Crawford School of Public Policy
https://pixabay.com/photos/pxclimateaction-climate-change-earth-7149930/

Event details

PhD Seminar (Econ)

Date & time

Friday 20 May 2022
11.00am–12.00pm

Venue

Online via Zoom

Speaker

Tsendsuren Batsuuri

The success of the Paris Agreement (2015) in achieving its main temperature goal depends on its ability to increase the ambitions of individual countries to reduce their carbon emissions through effort comparison and peer pressure. Despite the empirical relevance of demographic changes in affecting factor prices, economic growth, and capital flows across countries, most comparisons of countries’ carbon emissions reduction efforts are based on models that cannot capture demographic effects. Overlooking demographic changes is problematic given the profound yet asymmetric demographic changes that countries are undergoing. This paper uses a two-country life-cycle model to show that comparing carbon emissions mitigation efforts can be misleading if countries’ baseline emissions trajectories do not account for demographic dividends and spillovers from one country to another from unsynchronized demographic changes and asymmetric institutions.
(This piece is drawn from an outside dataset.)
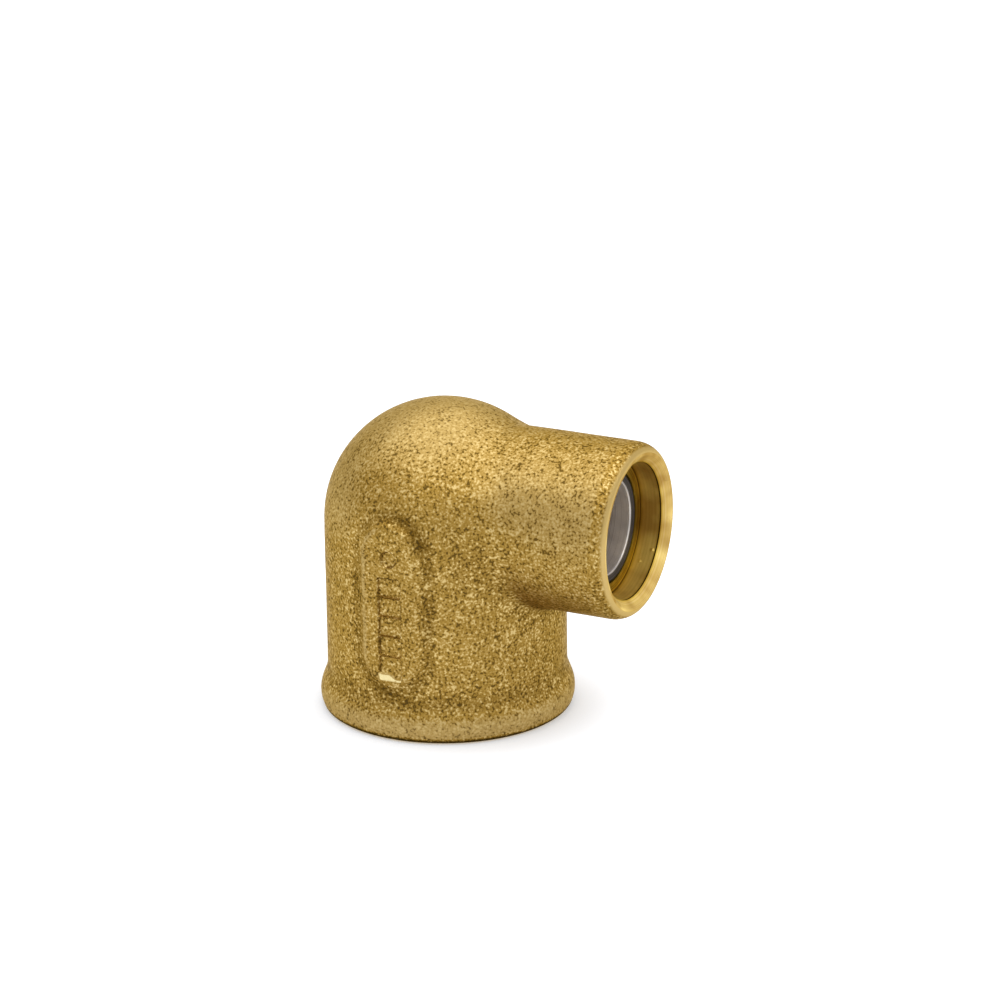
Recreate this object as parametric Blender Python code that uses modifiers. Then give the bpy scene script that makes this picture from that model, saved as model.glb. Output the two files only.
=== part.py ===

Through capital flows, differences in the timing, speed, and magnitude of demographic changes, amplified with differences in institutions, can reduce the emissions baseline in one country while increasing it in the other country relative to a baseline with no spillovers. Models that do not consider the effect of demographic changes and the institutions on the economy and emissions may underestimate one country’s carbon emissions reduction effort while overestimating another’s. Consequently, neglecting demographic changes when comparing countries’ carbon emissions mitigation efforts can undermine the successful implementation of the Paris Agreement.